There’s something exhilarating about extreme gratitude. It’s freeing. No matter how much life beats you down, there you are, feeling pretty good because you’re not six feet under. We all have the right to enjoy life regardless of our circumstances. Practicing gratitude is the means to that end.

It’s not that we can always choose to be happy (at least I can’t). Sometimes the cocktail of hormones, neurotransmitters, and brain architecture that influences consciousness leaves us feeling bleak. But the choice is always there to detach our feelings from our external circumstances, or to reframe our circumstances in such a way that we feel fortunate. That’s what detachment means, in the spiritual sense. Not that you don’t care, but that your internal state becomes independent of your external circumstances. Unhooked. Free-floating. Detached.

Ambition

I have a strong, well-developed ego. I want things. I have well-defined goals and I work towards them systematically. Why? Partly nature, partly nurture. Mostly, I think, I’ve chosen ambition as a life path. I like the dopamine rush. I like working towards things, the sensation of progress.

At times being ambitious has made me less happy, given me feelings of being less than. It’s an easy trap to fall into, basing your self-worth on what you’ve achieved. Regarding people who have achieved more than you as better, those who have achieved less as worse.

Is it possible to want more while still appreciating what you have, feeling that it’s enough?

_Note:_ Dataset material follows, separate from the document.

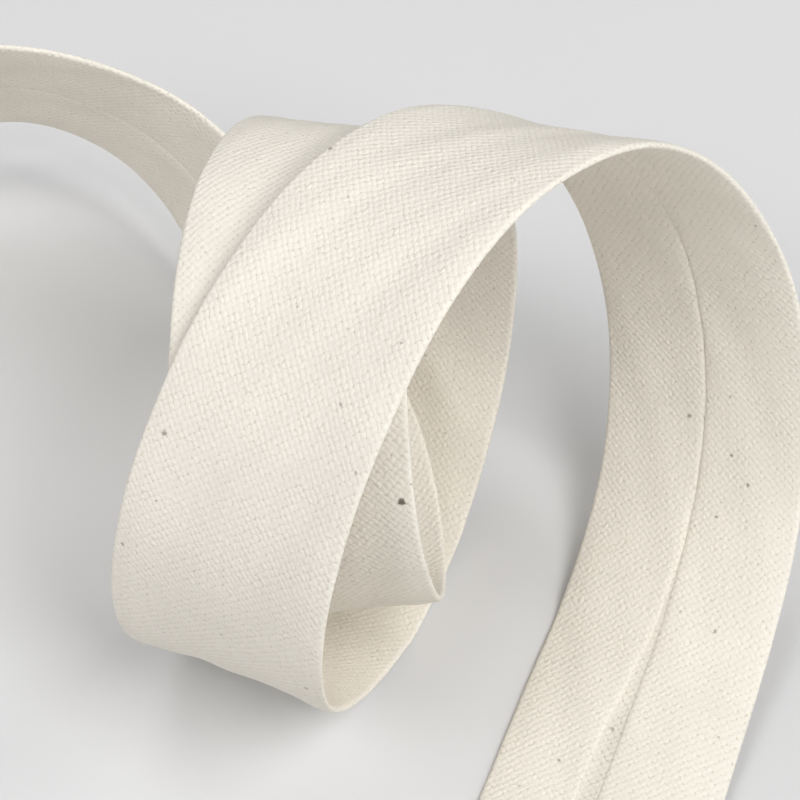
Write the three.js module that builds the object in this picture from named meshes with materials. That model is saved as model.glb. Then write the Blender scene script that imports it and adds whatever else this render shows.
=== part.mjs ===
// A cut length of single-fold bias binding, lying in two loose loops with both ends on the table.
// Millimetres, +Z up. The origin is on the table, under the middle of the whole.
// The tape has a plain right side. Both long edges are folded to its wrong side, where they make
// two flaps with a narrow slit between their raw edges.
import * as THREE from 'three';

// The tape
const WIDTH = 20;              // finished width between the two folds
const THICKNESS = 1;           // the cloth and its flaps, pressed flat
const FOLD_RADIUS = THICKNESS / 2;
const FOLD_STEPS = 4;          // facets round each folded edge

// The slit between the flaps' raw edges
const SLIT_EDGE = -0.3;        // the right flap's raw edge, measured across from the tape's middle
const SLIT_WIDTH = 0.6;        // from there to the left flap's raw edge
const SLIT_WIDTH_AT_END = 2.2; // the flaps spread at the near cut end
const SLIT_SPREAD_LENGTH = 50; // how far along the tape the spread reaches
const SLIT_DEPTH = 0.35;

// How the tape lies: one row every ROW_SPACING of tape, from the near cut end to the far one.
// x, y and z place the tape's middle line. turn is how far the line across the tape, from the left
// fold to the right one, points clockwise from +X in plan. bank is how far it rises, in degrees.
const ROW_SPACING = 20;
const COLUMNS = ['x', 'y', 'z', 'turn', 'bank'];
const FOLDS = [
  // near end, flat on the table
  [42.5, -50, 0.3, 22, 0],
  [49.5, -31.5, 0.3, 22, 0],
  [56.5, -12.7, 1.2, 22, 6],
  // first loop: up its far side, over the top and down its near side
  [62.5, 5.3, 8.2, 24, 18],
  [61.5, 15, 25.5, 31, 22],
  [52, 14.5, 43, 38, 22],
  [38.5, 3, 50.5, 43, 14],
  [27, -11.5, 43, 40, 4],
  [21, -20, 26.5, 32, -2],
  [22, -14.5, 8, 23, 0],
  // along the table, then the second loop
  [29, 2, 0.6, 22, 1],
  [35.5, 19.5, 7, 24, 7],
  [36.5, 26, 25, 21, 6],
  [31.5, 17, 42, 14, 9],
  [27, -1.5, 44.5, 14, 14],
  [27, -15.5, 31, 9, 10],
  [29.5, -11.5, 12.5, -3, 11],
  // away on its left fold, over the first loop's foot, and round in a standing arch
  [29, 6.5, 7, -8, 25],
  [23.5, 25.5, 9, 2, 57],
  [14, 42, 15, 63, 73],
  [-4, 49, 18.5, 92, 63],
  [-22.5, 43.5, 15, 128, 74],
  [-37.5, 31.5, 9, 202, 50],
  // down to the far end, flat on the table
  [-51, 17.5, 2.5, 217, 10],
  [-64, 3, 0.3, 222, 0],
].map((row) => Object.fromEntries(COLUMNS.map((column, i) => [column, row[i]])));
const STEPS_PER_ROW = 5;

// Second derivatives of a natural cubic spline through evenly spaced values
function splineBends(values) {
  const last = values.length - 1;
  const scale = new Array(values.length).fill(0);
  const bends = new Array(values.length).fill(0);
  for (let i = 1; i < last; i += 1) {
    const pivot = 4 - scale[i - 1];
    scale[i] = 1 / pivot;
    bends[i] = (6 * (values[i - 1] - 2 * values[i] + values[i + 1]) - bends[i - 1]) / pivot;
  }
  for (let i = last - 1; i > 0; i -= 1) bends[i] -= scale[i] * bends[i + 1];
  return bends;
}

// A smooth function of the row number through the given values, one for each row
function spline(values) {
  const bends = splineBends(values);
  return (at) => {
    const i = Math.min(Math.floor(at), values.length - 2);
    const b = at - i;
    const a = 1 - b;
    const straight = a * values[i] + b * values[i + 1];
    return straight + ((a ** 3 - a) * bends[i] + (b ** 3 - b) * bends[i + 1]) / 6;
  };
}

// The same for a vector worked out from each row
function vectorSpline(toVector) {
  const vectors = FOLDS.map(toVector);
  const parts = ['x', 'y', 'z'].map((axis) => spline(vectors.map((v) => v[axis])));
  return (at) => new THREE.Vector3(...parts.map((part) => part(at)));
}

function acrossOf(row) {
  const turn = THREE.MathUtils.degToRad(row.turn);
  const bank = THREE.MathUtils.degToRad(row.bank);
  return new THREE.Vector3(Math.cos(bank) * Math.cos(turn), -Math.cos(bank) * Math.sin(turn), Math.sin(bank));
}

const middleLine = vectorSpline((row) => new THREE.Vector3(row.x, row.y, row.z));
const acrossLine = vectorSpline(acrossOf);

// Centre of the tape and its own axes: across it, and out of its wrong side
function stationAt(at) {
  const reach = 0.01;
  const last = FOLDS.length - 1;
  const along = middleLine(Math.min(at + reach, last)).sub(middleLine(Math.max(at - reach, 0))).normalize();
  const across = acrossLine(at);
  across.addScaledVector(along, -across.dot(along)).normalize();
  return { centre: middleLine(at), across, out: new THREE.Vector3().crossVectors(across, along) };
}

function slitWidthAt(distance) {
  const spread = Math.max(0, 1 - distance / SLIT_SPREAD_LENGTH);
  return SLIT_WIDTH + (SLIT_WIDTH_AT_END - SLIT_WIDTH) * spread;
}

// Cross-section of the tape, counter-clockwise: the right side, a fold, the two flaps, the other fold
function sectionAt(distance) {
  const half = THICKNESS / 2;
  const foldCentre = WIDTH / 2 - FOLD_RADIUS;
  const leftEdge = SLIT_EDGE - slitWidthAt(distance);
  const points = [];
  for (const side of [1, -1]) {
    for (let i = 0; i <= FOLD_STEPS; i += 1) {
      const angle = Math.PI * (i / FOLD_STEPS - 0.5);
      const outward = foldCentre + FOLD_RADIUS * Math.cos(angle);
      points.push(new THREE.Vector2(side * outward, side * half * Math.sin(angle)));
    }
    if (side === 1) {
      points.push(new THREE.Vector2(SLIT_EDGE, half));
      points.push(new THREE.Vector2(SLIT_EDGE, half - SLIT_DEPTH));
      points.push(new THREE.Vector2(leftEdge, half - SLIT_DEPTH));
      points.push(new THREE.Vector2(leftEdge, half));
    }
  }
  return points;
}

// One closed solid: the section carried along the tape, with a square cut at each end.
// Cloth that would dip below the table lies flat on it.
function tapeGeometry() {
  const steps = (FOLDS.length - 1) * STEPS_PER_ROW;
  const count = sectionAt(0).length;
  const positions = [];
  for (let step = 0; step <= steps; step += 1) {
    const at = step / STEPS_PER_ROW;
    const { centre, across, out } = stationAt(at);
    for (const point of sectionAt(at * ROW_SPACING)) {
      const place = centre.clone().addScaledVector(across, point.x).addScaledVector(out, point.y);
      positions.push(place.x, place.y, Math.max(place.z, 0));
    }
  }
  const faces = [];
  for (let step = 0; step < steps; step += 1) {
    for (let i = 0; i < count; i += 1) {
      const here = step * count;
      const next = here + count;
      const j = (i + 1) % count;
      faces.push(here + i, next + i, next + j, here + i, next + j, here + j);
    }
  }
  const cap = THREE.ShapeUtils.triangulateShape(sectionAt(0), []);
  const farCap = THREE.ShapeUtils.triangulateShape(sectionAt(steps * ROW_SPACING), []);
  for (const [a, b, c] of cap) faces.push(a, b, c);
  for (const [a, b, c] of farCap) faces.push(steps * count + a, steps * count + c, steps * count + b);
  const geometry = new THREE.BufferGeometry();
  geometry.setAttribute('position', new THREE.Float32BufferAttribute(positions, 3));
  geometry.setIndex(faces);
  geometry.computeVertexNormals();
  return geometry;
}

const cotton = new THREE.MeshStandardMaterial({
  name: 'unbleached cotton',
  color: new THREE.Color(0.86, 0.84, 0.78),
  roughness: 0.95,
  metalness: 0,
});

const binding = new THREE.Mesh(tapeGeometry(), cotton);
binding.name = 'binding';

const part = new THREE.Group();
part.add(binding);

export default part;
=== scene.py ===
"""Looks of a cut length of single-fold bias binding, laid in two loose loops and a standing arch.

Metres, +Z up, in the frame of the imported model. Sizes named here are in millimetres unless a
comment says otherwise.
"""
import math

import bpy
import numpy as np
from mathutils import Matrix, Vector


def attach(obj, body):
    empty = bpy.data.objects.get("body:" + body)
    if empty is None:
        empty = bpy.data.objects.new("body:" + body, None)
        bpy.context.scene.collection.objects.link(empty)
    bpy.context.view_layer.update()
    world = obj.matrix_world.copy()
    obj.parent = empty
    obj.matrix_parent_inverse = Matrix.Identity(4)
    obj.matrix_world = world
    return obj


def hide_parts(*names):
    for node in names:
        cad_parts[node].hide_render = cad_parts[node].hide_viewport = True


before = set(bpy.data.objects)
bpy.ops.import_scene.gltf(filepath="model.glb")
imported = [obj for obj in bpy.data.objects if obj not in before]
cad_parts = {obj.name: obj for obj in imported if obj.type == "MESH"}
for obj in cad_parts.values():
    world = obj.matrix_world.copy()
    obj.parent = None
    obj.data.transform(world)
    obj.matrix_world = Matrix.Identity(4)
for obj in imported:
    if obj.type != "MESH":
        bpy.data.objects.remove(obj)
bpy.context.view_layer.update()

MM = 0.001

# The camera, at the photograph's angle
CAMERA_PLACE = (35.5, -160.58, 205.0)
CAMERA_AIM = (35.5, 24.0, 0.0)
LENS = 128.08
SENSOR = 36.0
NEAREST_SEEN = 10.0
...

For me it is, as long as I remember that it’s the pursuit of my goals that makes me feel good, not achieving them (though of course that’s nice too).

I try to center my identity around my values and actions, things that are well within my control. No matter how many goals I achieve, those things won’t change. I am what I commit to, not what I accomplish.

Does being humble and grateful and satisfied with what you already have make you less effective at achieving your goals. Less hungry? I don’t think so. Gratitude and ambition can easily coexist. Listen to the words of Demian Maia before his fight with Carlos Condit. “I am already an accomplished fighter.” “I have plenty of wins.” Determined and confident, but also filled with humility and gratitude and a sense of enough, Maia proceeded to choke out one of the most dangerous men in the world in less than two minutes.

Of course real world achievement is important. It’s how we make positive changes in our lives, families, communities, and societies. But we shouldn’t hold our own happiness hostage to what we manage to get done. Be happy regardless, by appreciating what’s already there.

An Example

Scott Harrison does a good job of being grateful and ambitious at the same time. He’s grateful to all the donors who have supported his personal and organizational goal of bringing clean water to the world’s poorest communities. But he’s ambitious too — he wants to get more monthly donors, expand operations, help more people. I’ve supported charity:water on a monthly basis for years, and I’ll continue to do so. Not only do they dig new wells, but they monitor existing wells, involve the local community, and implement sustainable models. Access to clean water improves health, frees up time for education and earning money (especially for women and girls), and increases basic human dignity.

Please take a few minutes to watch the video below (warning: some of it is hard to watch). If the white savior narrative bothers you (or the clubbing is bad subtext), please ignore both. In real life, charity:water brings clean water to millions of people, in verifiable and sustainable ways. Charity Navigator gives them 4 stars, a 92.5/100 rating. It’s the real deal. Please join me in supporting their work on a monthly basis, at whatever rate you can afford.

And be limitlessly grateful for all the wonderful things in your life and the world, and terrifyingly ambitious about improving those aspects that are less than wonderful.